Chancellor Rishi Sunak has been warned against imposing a public sector pay freeze on millions of workers to cover for his “irresponsible choices and unacceptable delays” in a move that could jeopardise the UK’s economic recovery.
His Labour shadow Anneliese Dodds is expected to lay the blame for a coronavirus “jobs crisis” squarely with Mr Sunak as she urges him not to go ahead with a widely-expected cap on the salaries of millions of workers.
The shadow chancellor will use a speech on Monday to call for Mr Sunak to use his spending review this week to treat frontline workers “decently, rather than grinding them down”.
He is due to announce a multibillion-pound plan to invest in long-term infrastructure projects on Wednesday and fund the fight against the coronavirus pandemic.
And he is understood to be preparing to announce £1.25 billion of new funding for prisons, extra money for police recruitment and that the Government’s 10-year schools programme will approve 50 new schools a year.
The Treasury also said nearly £220 million of funding will also go towards the post-Brexit points-based immigration system.
The result, Ms Dodds will argue, is “they’ll cut back on spending and our economy won’t recover as quickly”.

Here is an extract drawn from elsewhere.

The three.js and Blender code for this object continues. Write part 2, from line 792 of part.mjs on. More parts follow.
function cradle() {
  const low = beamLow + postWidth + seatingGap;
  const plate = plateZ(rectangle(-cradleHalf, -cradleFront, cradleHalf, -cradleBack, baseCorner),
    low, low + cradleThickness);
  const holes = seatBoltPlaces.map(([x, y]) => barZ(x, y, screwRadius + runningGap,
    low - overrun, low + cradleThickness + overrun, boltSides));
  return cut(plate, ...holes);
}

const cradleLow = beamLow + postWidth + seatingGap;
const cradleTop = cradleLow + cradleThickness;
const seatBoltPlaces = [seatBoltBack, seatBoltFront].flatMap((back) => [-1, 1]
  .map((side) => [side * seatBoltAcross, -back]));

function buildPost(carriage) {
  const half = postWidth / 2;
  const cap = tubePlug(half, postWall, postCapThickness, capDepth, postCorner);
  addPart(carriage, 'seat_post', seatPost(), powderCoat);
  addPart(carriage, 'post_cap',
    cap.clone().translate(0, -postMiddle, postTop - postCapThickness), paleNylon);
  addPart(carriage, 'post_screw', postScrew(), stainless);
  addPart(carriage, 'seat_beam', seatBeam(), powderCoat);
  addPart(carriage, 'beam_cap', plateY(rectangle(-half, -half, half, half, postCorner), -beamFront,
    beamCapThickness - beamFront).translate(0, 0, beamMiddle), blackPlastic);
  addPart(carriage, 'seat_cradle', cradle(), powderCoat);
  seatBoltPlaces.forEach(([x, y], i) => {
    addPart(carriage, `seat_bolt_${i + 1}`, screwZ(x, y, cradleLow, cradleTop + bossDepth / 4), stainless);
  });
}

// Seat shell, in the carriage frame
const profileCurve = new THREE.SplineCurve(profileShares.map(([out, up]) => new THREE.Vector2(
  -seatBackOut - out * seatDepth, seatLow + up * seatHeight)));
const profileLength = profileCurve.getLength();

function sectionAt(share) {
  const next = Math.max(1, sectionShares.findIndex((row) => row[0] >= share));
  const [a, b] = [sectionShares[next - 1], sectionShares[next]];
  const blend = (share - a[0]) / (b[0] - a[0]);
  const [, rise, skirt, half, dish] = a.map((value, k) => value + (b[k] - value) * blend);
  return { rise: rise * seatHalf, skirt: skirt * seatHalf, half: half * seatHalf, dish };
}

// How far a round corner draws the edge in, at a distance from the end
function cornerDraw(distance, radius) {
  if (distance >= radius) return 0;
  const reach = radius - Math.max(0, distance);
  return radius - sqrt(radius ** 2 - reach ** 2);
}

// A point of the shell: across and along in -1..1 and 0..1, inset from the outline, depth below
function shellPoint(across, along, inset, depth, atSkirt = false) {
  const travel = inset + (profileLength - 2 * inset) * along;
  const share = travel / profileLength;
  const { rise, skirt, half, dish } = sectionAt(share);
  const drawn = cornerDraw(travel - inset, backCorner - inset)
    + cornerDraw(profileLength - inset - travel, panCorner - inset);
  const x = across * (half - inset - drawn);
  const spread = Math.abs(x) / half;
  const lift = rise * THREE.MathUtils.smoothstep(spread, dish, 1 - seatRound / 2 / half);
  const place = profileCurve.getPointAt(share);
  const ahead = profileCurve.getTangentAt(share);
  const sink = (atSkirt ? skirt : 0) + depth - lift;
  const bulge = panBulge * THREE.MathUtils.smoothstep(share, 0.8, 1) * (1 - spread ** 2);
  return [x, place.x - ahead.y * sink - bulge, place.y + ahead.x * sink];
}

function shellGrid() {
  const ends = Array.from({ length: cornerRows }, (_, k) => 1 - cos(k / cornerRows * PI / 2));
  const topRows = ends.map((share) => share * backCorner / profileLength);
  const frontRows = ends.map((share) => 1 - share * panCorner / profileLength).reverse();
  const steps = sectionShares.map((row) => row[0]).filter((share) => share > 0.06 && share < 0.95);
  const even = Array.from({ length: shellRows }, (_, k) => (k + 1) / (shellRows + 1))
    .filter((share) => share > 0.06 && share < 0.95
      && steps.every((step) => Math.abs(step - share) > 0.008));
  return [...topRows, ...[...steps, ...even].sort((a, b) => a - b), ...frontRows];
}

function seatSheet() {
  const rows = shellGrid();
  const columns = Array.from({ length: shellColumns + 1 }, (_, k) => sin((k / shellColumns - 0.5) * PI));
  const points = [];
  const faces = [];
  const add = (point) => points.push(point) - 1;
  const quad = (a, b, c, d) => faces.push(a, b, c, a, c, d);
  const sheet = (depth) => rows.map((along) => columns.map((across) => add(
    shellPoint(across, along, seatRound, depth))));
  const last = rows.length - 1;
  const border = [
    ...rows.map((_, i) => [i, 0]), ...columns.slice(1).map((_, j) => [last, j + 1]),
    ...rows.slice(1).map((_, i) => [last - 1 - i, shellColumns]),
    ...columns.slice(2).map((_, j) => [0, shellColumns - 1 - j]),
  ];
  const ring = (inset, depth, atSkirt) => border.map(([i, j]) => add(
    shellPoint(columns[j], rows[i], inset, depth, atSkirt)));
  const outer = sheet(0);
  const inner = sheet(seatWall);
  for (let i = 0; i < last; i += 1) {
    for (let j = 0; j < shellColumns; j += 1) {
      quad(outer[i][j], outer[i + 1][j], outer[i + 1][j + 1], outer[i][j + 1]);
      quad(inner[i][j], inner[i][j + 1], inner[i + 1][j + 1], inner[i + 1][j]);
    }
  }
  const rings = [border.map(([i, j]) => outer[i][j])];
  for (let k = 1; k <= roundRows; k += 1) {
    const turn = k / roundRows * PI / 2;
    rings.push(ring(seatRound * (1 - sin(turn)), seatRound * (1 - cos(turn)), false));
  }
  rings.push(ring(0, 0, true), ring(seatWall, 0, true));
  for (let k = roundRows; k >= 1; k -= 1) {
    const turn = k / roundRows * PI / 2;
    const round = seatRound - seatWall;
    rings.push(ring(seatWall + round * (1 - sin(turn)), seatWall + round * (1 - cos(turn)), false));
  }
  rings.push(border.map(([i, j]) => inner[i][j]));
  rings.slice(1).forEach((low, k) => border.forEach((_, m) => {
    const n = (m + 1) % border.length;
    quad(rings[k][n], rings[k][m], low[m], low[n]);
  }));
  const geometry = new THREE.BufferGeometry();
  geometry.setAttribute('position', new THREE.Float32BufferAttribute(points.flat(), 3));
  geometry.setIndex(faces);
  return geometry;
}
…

“And they shouldn’t have to pay for a Chancellor who’s had to come back week in week out to change his plans, blocked a circuit-breaker leading to a longer, more painful lockdown and still hasn’t acted to fix Britain’s broken safety net,” she is expected to say.
“The Chancellor’s irresponsible choices and unacceptable delays are damaging the economy. That’s why we’re in the grip of a jobs crisis – and it’s got Rishi Sunak’s name all over it.”

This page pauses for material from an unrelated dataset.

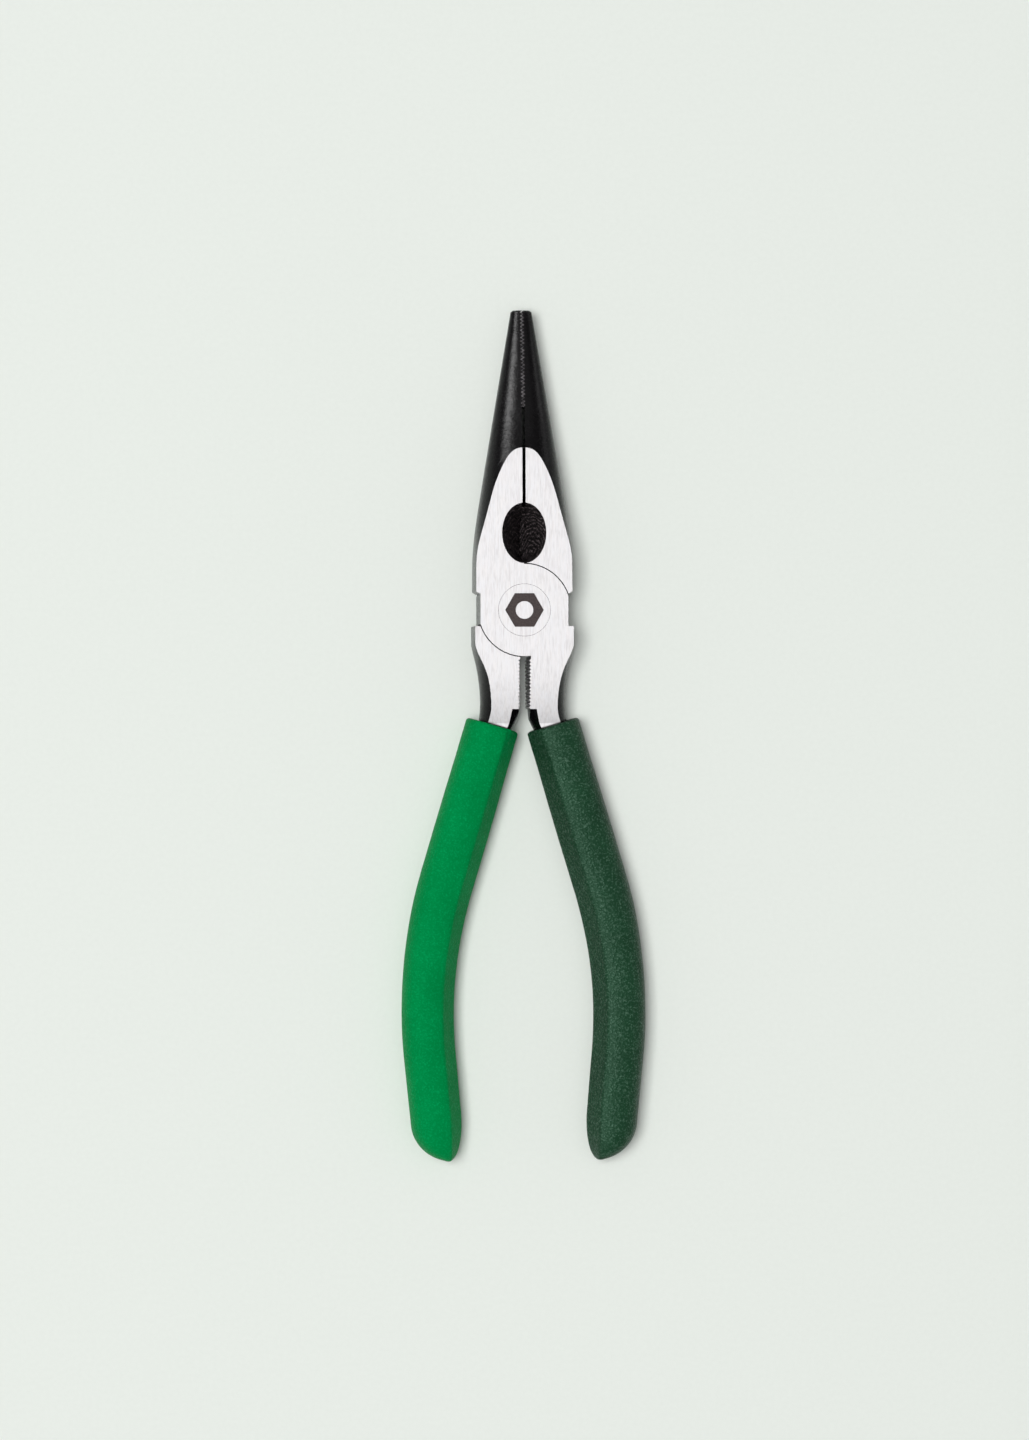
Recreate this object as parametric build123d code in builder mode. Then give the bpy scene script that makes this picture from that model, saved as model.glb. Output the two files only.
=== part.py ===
from build123d import *
import os
from math import copysign, cos, radians, sin, sqrt, tan

# Long-nose side-cutting pliers with a lap joint: two forgings, one flush rivet, two vinyl grips.
# Millimetres, jaws closed. +Z is the pivot axis, +Y points to the nose, and the origin is where the
# pivot axis meets the ground face that the pliers lie on. The front half owns the left jaw, the upper
# cheek of the joint and the right-hand tang. The rear half is the other forging.

os.makedirs("parts", exist_ok=True)

# Driving dimensions
THICKNESS = 12.0  # over the two ground faces
MID = THICKNESS / 2  # height of the plane between the cheeks
NOSE_TIP_Y = 71.7
TAIL_Y = -131.6  # lowest point of the grips
REACH = 160.0  # cutting sketches reach this far past the tool

# Nose and jaws: outline of the straight-sided nose running into the head, and the half height that
# the forging has at even steps from the tip back, before it is ground
NOSE_FIRST_Y = 71.3
NOSE_LAST_Y = 3.0
HEAD_HALF_WIDTH = 11.6
NOSE_START_Y = 14.2
NOSE_SLOPE = 0.17
NOSE_SHOULDER = 0.65
NOSE_HALF_HEIGHTS = [1.85, 2.65, 3.35, 3.95, 4.5, 5.2, 6.33, 7.5, 8.7, 10.4, 16.5, 27.0, 30.0]
NOSE_FULLNESS = 2.4  # exponent of the nose's oval section: 2 is an ellipse, more is boxier
NOSE_POINTS = 32  # round each section
TIP_BREAK = 0.4  # the broken edge at the very tip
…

Mr Sunak told Sky’s Sophy Ridge On Sunday: “You will not see austerity next week, what you will see is an increase in Government spending, on day-to-day public services, quite a significant one coming on the increase we had last year.”
But, while he said that he “cannot comment on future pay policy”, Mr Sunak added: “When we launched the spending review I did say to departments that when we think about public pay settlements I think it would be entirely reasonable to think of those in the context of the wider economic climate.
The Chancellor also declined to commit to an extension of the increase to Universal Credit that was introduced because of the pandemic but is due to end in April.
Frances O’Grady, the head of the TUC confederation of trade unions, appealed to a “sense of fairness” in urging ministers not to impose a public sector pay freeze.
“We saw ministers join millions of us clapping firefighters, refuse collectors, social care workers – I don’t think this would be the time to reward them with a real pay cut,” she told Ridge.